Some of the proposed reforms could be done through changes in how the law is administered, such as revising evaluation criteria to encourage lending to cooperatives, land trusts and other economic arrangements based on community ownership.
But Congress would have to step in on issues like expanding the kinds of institutions covered by the law and toughening penalties for noncompliance.
Before now, supporters of stronger CRA legislation have pulled their punches “due to a fear that putting forward major reforms might lead to complete repeal by Congress.”
But that fear now appears to be giving way to an effort to hold banks—including newer forms of nonbank financial institutions—to a higher level of accountability. One sign of that is legislation drafted by Massachusetts Senator Elizabeth Warren that includes proposals to expand the kinds of institutions that are required to comply with the CRA, such as the online banks like Ally and mortgage lenders like Quicken Loans, and toughens penalties for noncompliance.
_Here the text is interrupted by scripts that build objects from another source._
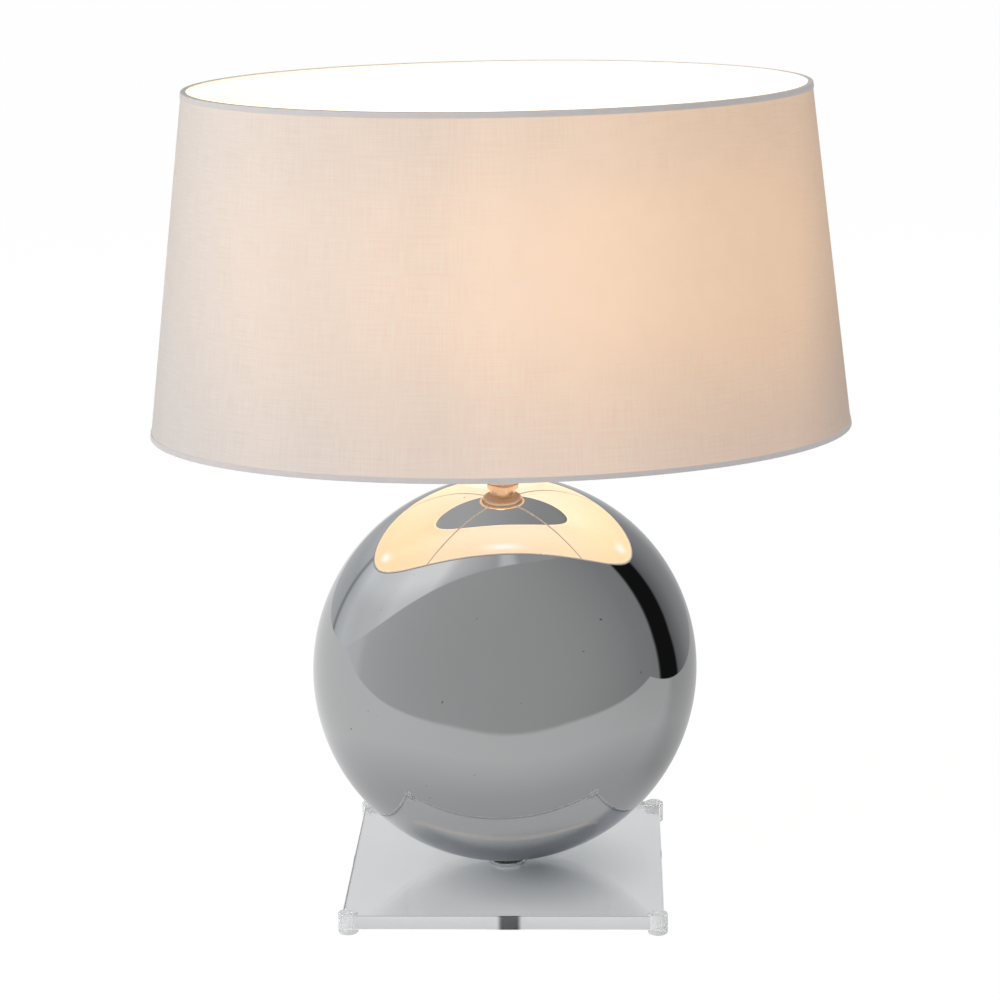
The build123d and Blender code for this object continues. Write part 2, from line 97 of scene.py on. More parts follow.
def colour(name, description, default):
    """A linear colour."""
    return FloatVectorProperty(
        name=name, description=description, default=default, size=3, min=0.0, max=1.0,
        subtype="COLOR",
    )


class FootSettings(PropertyGroup):
    """Clear plate and its feet."""
    side: length("Plate side", "Side of the square plate", 0.204)
    corner: length("Corner rounding", "Rounding of the four upright edges", 0.0015)
    polish: length("Edge polish", "Bevel along the top and bottom edges", 0.0005)
    turn: FloatProperty(
        name="Plate turn", description="How far the plate stands turned under the lamp",
        default=radians(-4.8), subtype="ANGLE",
    )
    bore: length("Rod bore", "Radius of the bore that the rod passes through", 0.0051)
    counterbore: length("Counterbore", "Radius of the recess under the plate", 0.0125)
    foot_radius: length("Foot radius", "Radius of a corner foot", 0.0063)
    foot_inset: length("Foot inset", "From the plate's edges to a foot's axis", 0.004)
    foot_lip: length("Foot lip", "Thickness of a foot on top of the plate", 0.001)
    foot_rounding: length("Foot rounding", "Rounding of a foot's rims", 0.0009)
    acrylic: colour("Acrylic", "Tint of the clear plate", (0.965, 0.975, 0.985))
    # painted glow of the light carried through the plate, shown at its polished edges
    painted_edge_glow: colour("Edge light", "Light that the polished edges carry", (0.52, 0.525, 0.53))
    silicone: colour("Silicone", "Tint of the soft clear feet", (0.93, 0.945, 0.95))


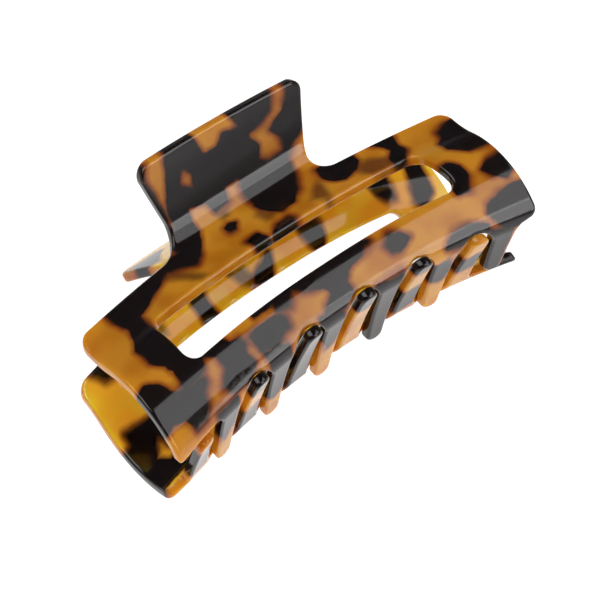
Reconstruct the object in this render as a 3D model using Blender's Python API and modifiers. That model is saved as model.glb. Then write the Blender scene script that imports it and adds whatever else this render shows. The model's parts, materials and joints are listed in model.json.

Many individuals and groups find the OCC's statements of good intentions unconvincing. A review of a sampling of the more than 600 public comments as of mid-November suggested overwhelming opposition to the proposed framework
Meanwhile, the OCC's director, Joseph Otting—a Trump administration appointee and a former CEO of California-based banks, OneWest and CIT Bank—has made it clear one of his top priorities is reducing theregulatory burdens on banks. Moreover, when repeatedly asked during a June House Financial Services Committee hearing whether he believed racial discrimination exists in America, his response was, “I have personally never observed it.”
With Trump's mandarins in full control of the federal regulatory machinery, securing a more robust Community Reinvestment Act that gets Wall Street engaged in building wealth and economic power for people in marginalized communities instead of using them to mine profits will be an uphill climb.